Look for "script" in each line of the entries, and return the matching lines.

Listed entries
++++++++++++++++++++
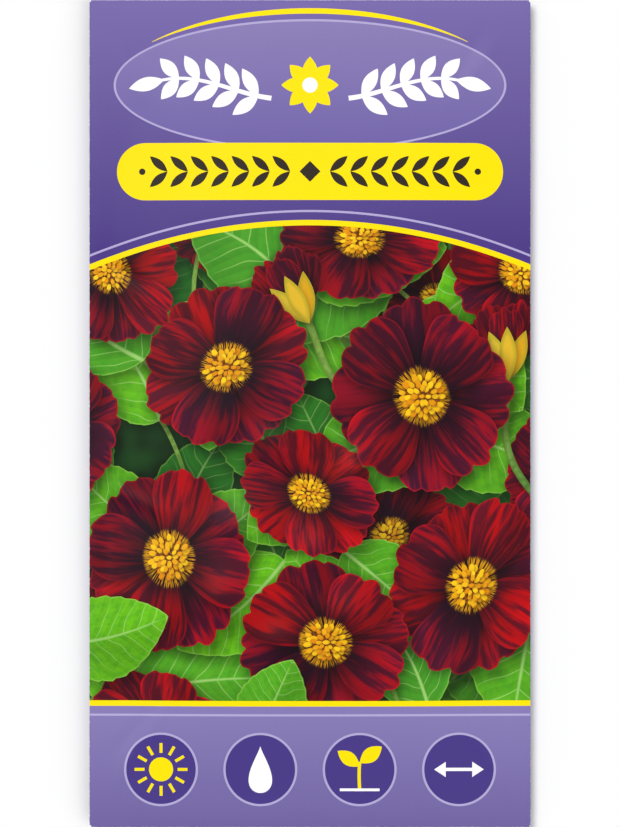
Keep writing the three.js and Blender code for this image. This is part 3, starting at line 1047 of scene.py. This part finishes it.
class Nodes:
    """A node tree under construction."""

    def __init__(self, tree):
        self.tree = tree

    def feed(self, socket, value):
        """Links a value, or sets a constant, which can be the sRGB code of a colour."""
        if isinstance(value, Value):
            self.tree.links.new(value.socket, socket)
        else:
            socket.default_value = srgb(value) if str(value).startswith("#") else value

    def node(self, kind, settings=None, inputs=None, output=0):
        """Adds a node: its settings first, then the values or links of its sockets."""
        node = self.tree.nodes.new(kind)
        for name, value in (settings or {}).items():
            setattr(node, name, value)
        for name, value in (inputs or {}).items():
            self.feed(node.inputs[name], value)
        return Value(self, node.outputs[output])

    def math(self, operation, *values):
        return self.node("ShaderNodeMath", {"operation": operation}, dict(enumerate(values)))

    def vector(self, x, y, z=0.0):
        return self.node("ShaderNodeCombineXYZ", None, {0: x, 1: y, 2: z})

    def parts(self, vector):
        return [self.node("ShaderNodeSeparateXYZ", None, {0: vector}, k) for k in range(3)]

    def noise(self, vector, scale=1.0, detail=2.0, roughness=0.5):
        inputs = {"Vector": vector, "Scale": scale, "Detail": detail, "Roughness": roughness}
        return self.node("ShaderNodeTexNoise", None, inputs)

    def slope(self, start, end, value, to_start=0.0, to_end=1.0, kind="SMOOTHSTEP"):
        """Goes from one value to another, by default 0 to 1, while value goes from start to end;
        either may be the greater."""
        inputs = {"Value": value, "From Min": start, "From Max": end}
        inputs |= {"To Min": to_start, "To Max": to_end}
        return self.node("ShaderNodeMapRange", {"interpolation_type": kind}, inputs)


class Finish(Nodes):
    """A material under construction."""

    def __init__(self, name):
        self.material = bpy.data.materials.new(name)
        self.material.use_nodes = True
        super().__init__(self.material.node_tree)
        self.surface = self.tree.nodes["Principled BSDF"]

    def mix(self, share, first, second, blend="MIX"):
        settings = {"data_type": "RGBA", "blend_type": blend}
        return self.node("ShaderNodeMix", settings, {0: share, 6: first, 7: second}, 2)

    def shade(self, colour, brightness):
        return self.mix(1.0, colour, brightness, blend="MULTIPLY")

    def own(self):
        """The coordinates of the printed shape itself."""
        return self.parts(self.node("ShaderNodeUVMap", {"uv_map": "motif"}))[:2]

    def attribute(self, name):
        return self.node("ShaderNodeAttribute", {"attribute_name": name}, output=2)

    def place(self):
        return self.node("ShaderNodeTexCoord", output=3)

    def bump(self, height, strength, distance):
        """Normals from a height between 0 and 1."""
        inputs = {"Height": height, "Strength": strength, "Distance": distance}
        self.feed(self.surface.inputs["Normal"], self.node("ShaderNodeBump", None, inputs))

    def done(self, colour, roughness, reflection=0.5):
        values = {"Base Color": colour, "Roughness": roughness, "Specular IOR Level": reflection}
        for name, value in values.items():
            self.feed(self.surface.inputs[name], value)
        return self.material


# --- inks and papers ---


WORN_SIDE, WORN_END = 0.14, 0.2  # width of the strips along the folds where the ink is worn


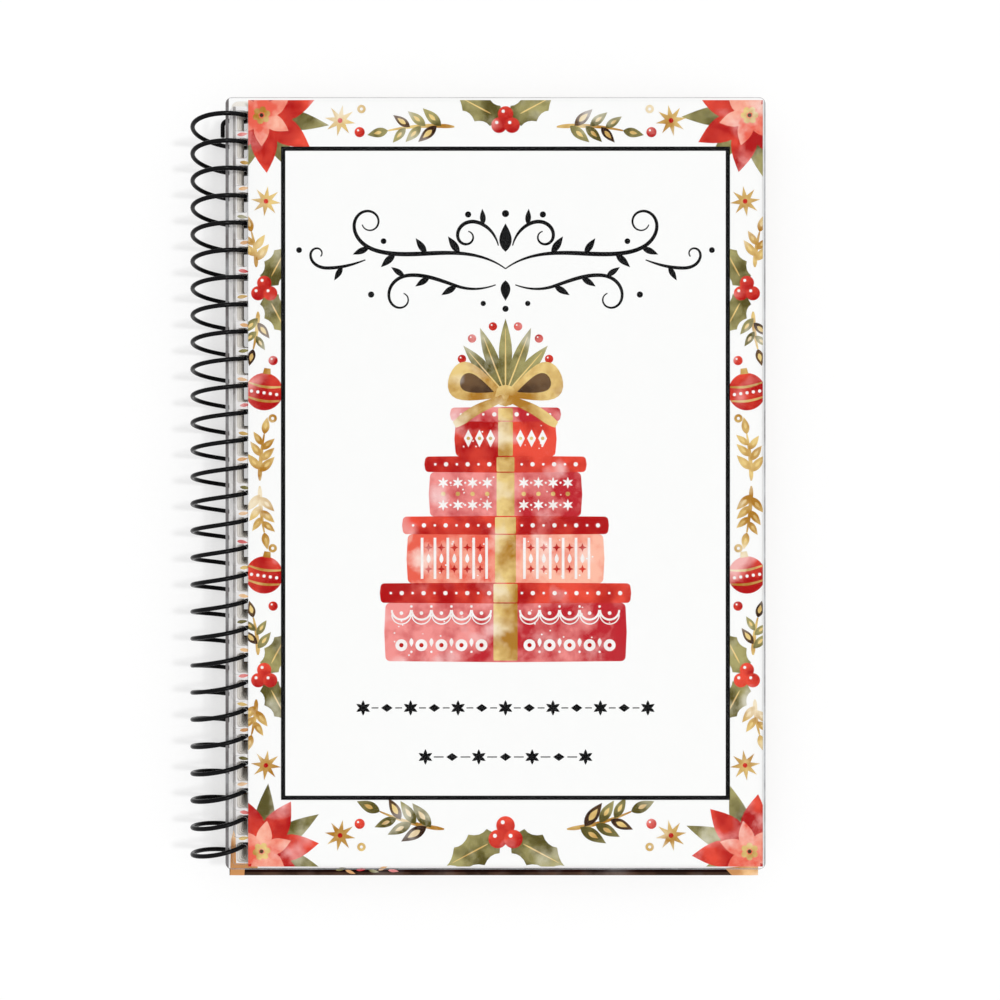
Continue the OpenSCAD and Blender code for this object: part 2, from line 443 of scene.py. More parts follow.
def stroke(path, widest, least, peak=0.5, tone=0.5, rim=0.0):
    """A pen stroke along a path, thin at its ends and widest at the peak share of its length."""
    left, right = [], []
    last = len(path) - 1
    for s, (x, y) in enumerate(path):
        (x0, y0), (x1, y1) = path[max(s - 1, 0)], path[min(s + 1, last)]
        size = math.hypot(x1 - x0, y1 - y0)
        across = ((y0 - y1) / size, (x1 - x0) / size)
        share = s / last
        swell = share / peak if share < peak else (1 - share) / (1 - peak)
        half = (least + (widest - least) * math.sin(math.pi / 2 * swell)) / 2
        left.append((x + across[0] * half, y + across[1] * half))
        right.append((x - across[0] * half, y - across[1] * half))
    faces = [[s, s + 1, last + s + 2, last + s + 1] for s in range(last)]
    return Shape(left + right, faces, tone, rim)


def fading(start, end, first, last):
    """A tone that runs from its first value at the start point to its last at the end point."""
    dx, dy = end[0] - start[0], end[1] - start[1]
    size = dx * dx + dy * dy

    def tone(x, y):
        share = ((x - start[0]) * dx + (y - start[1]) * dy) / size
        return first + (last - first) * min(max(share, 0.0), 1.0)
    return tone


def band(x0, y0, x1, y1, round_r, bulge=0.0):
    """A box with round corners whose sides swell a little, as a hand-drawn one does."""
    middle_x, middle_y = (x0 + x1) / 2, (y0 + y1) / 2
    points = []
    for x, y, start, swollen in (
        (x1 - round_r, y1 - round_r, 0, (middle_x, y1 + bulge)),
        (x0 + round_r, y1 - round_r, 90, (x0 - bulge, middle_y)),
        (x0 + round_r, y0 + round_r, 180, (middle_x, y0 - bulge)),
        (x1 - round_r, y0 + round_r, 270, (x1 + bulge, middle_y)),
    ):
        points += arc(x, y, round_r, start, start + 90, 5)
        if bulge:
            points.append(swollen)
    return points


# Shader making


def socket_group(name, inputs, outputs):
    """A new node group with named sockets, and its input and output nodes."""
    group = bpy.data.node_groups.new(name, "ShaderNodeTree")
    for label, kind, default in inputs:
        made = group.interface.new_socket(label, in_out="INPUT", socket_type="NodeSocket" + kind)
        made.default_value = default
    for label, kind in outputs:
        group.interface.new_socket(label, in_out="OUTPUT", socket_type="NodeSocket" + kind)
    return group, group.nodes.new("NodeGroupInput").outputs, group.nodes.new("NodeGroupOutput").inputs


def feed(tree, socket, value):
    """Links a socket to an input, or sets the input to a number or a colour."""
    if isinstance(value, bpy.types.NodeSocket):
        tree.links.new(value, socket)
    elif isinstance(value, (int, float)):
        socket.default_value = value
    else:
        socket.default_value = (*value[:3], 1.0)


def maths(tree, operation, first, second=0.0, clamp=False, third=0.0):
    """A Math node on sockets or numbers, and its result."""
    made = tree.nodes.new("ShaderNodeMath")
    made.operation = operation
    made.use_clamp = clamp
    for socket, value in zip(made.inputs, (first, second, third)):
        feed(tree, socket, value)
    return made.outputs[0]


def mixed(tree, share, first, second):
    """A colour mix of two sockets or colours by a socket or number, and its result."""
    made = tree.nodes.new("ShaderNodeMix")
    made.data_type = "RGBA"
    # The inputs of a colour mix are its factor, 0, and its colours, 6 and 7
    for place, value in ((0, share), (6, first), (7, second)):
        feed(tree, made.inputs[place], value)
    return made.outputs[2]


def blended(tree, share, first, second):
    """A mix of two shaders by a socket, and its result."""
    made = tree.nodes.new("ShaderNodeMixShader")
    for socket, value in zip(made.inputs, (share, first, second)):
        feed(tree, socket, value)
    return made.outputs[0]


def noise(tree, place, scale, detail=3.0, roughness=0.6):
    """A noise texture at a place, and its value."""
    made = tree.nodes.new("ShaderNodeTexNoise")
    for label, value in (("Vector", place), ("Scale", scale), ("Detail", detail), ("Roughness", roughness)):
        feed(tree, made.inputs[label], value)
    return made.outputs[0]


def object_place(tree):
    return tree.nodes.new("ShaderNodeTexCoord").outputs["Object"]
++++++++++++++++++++
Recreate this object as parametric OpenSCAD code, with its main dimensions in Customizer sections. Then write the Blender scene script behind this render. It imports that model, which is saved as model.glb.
++++++++++++++++++++
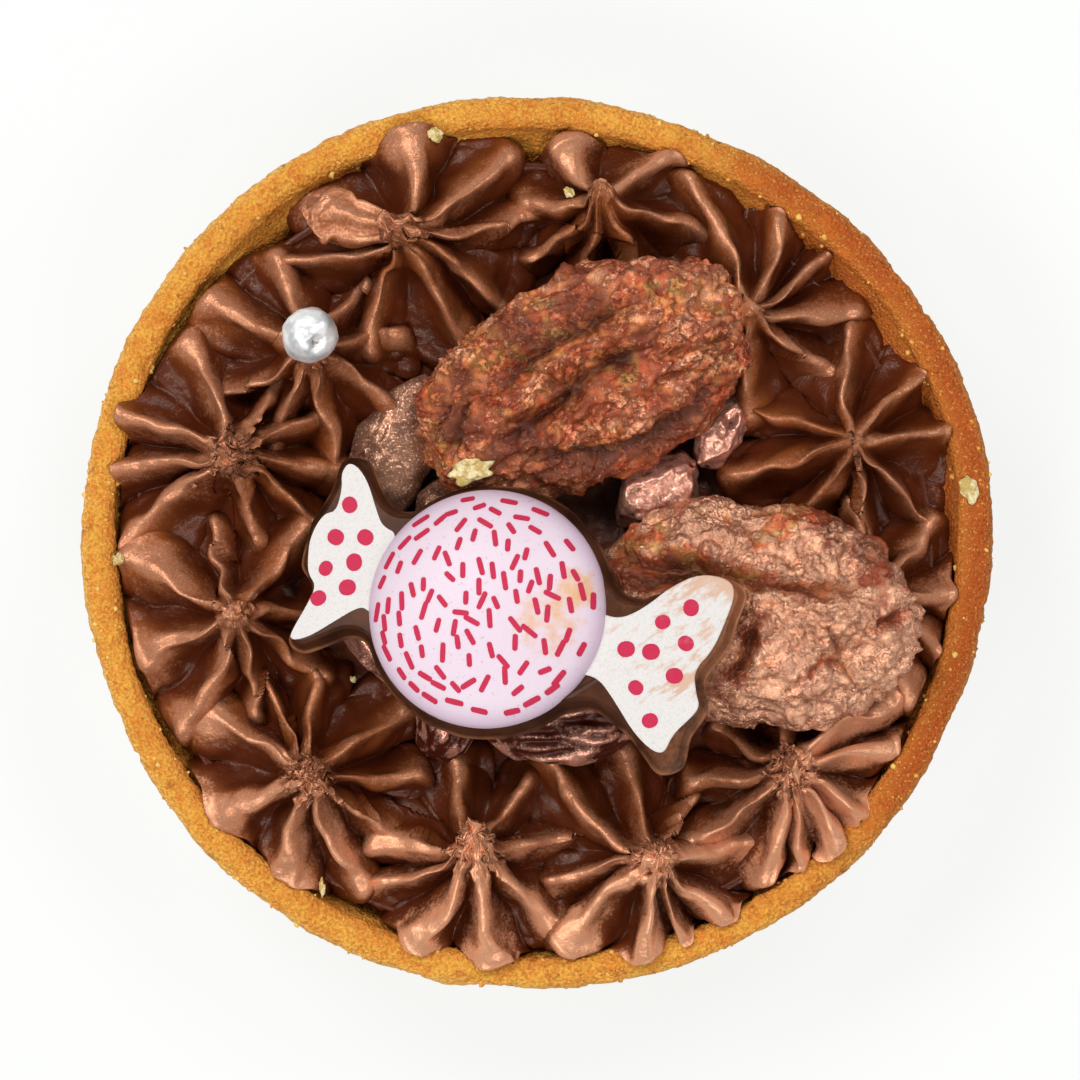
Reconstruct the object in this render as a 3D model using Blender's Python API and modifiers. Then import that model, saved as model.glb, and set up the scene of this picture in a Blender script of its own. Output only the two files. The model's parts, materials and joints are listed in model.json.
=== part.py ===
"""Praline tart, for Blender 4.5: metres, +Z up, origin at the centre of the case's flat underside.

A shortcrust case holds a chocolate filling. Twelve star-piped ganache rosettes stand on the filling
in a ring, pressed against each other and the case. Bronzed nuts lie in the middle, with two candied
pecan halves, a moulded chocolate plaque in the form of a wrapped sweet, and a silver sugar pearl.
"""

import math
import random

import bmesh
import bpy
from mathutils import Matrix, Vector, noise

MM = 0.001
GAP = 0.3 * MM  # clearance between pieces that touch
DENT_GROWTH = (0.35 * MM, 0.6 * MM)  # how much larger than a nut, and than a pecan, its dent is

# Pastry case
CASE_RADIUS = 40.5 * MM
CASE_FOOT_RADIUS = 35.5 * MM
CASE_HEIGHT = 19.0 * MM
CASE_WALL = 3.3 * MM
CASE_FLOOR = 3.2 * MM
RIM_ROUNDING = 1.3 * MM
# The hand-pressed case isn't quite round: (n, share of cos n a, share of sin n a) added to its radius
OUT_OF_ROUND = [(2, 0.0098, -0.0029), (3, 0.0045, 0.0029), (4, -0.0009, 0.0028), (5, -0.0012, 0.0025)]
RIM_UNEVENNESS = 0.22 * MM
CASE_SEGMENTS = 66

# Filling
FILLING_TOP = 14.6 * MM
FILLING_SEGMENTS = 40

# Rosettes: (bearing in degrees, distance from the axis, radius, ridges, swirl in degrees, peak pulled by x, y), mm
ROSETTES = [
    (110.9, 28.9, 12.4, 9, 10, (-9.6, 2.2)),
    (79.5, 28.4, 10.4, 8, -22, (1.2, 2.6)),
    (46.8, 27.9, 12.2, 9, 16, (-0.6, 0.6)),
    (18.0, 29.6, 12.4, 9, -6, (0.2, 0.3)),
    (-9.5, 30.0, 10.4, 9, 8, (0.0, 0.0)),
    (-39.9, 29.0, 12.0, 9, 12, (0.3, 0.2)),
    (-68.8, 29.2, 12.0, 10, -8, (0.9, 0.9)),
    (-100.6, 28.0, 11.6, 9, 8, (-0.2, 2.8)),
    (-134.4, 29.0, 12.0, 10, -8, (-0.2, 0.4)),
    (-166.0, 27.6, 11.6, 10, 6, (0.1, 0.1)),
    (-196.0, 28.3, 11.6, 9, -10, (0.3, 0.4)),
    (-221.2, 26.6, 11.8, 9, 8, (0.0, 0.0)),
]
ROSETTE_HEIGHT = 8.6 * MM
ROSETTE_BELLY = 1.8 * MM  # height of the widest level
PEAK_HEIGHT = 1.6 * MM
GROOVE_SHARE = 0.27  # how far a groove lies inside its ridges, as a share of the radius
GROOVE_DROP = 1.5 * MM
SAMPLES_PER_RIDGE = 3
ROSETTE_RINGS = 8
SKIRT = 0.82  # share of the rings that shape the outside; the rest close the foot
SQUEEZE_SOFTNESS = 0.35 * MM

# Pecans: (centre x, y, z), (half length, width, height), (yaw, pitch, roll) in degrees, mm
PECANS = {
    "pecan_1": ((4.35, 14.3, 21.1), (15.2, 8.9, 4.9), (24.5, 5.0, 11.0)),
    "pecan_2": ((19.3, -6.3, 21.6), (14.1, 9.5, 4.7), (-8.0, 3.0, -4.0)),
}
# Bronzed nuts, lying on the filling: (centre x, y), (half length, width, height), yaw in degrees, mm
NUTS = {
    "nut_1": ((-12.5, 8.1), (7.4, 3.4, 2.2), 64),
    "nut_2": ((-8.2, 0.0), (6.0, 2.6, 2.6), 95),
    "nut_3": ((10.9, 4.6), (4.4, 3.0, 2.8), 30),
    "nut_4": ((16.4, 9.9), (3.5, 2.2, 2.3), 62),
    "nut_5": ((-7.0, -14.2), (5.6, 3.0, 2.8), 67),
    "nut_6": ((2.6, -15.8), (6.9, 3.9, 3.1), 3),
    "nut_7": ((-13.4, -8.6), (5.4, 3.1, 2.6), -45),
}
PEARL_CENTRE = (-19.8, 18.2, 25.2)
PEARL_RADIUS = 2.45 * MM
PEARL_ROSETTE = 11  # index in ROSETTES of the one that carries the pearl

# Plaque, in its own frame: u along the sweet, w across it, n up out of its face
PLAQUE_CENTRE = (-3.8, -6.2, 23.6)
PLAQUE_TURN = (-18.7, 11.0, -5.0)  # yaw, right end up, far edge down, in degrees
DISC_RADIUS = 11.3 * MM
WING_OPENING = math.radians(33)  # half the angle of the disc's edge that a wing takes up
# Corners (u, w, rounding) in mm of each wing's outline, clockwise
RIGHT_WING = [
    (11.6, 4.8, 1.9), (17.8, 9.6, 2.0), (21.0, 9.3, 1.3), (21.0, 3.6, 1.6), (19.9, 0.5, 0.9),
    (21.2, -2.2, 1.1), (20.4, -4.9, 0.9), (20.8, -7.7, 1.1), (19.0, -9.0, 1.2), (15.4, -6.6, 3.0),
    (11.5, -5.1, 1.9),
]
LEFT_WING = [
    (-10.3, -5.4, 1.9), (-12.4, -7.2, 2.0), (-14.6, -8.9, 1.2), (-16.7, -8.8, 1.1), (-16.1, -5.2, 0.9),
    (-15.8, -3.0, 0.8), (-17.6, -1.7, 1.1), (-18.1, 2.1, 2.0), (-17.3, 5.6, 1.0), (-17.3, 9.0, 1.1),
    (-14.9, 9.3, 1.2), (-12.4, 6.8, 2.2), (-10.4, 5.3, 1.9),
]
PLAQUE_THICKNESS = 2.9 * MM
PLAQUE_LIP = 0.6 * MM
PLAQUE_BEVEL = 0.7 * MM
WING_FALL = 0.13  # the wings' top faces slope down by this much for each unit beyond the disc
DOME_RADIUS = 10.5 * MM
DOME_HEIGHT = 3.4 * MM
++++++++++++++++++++
Task solution
Recreate this object as parametric OpenSCAD code, with its main dimensions in Customizer sections. Then write the Blender scene script behind this render. It imports that model, which is saved as model.glb.
Reconstruct the object in this render as a 3D model using Blender's Python API and modifiers. Then import that model, saved as model.glb, and set up the scene of this picture in a Blender script of its own. Output only the two files. The model's parts, materials and joints are listed in model.json.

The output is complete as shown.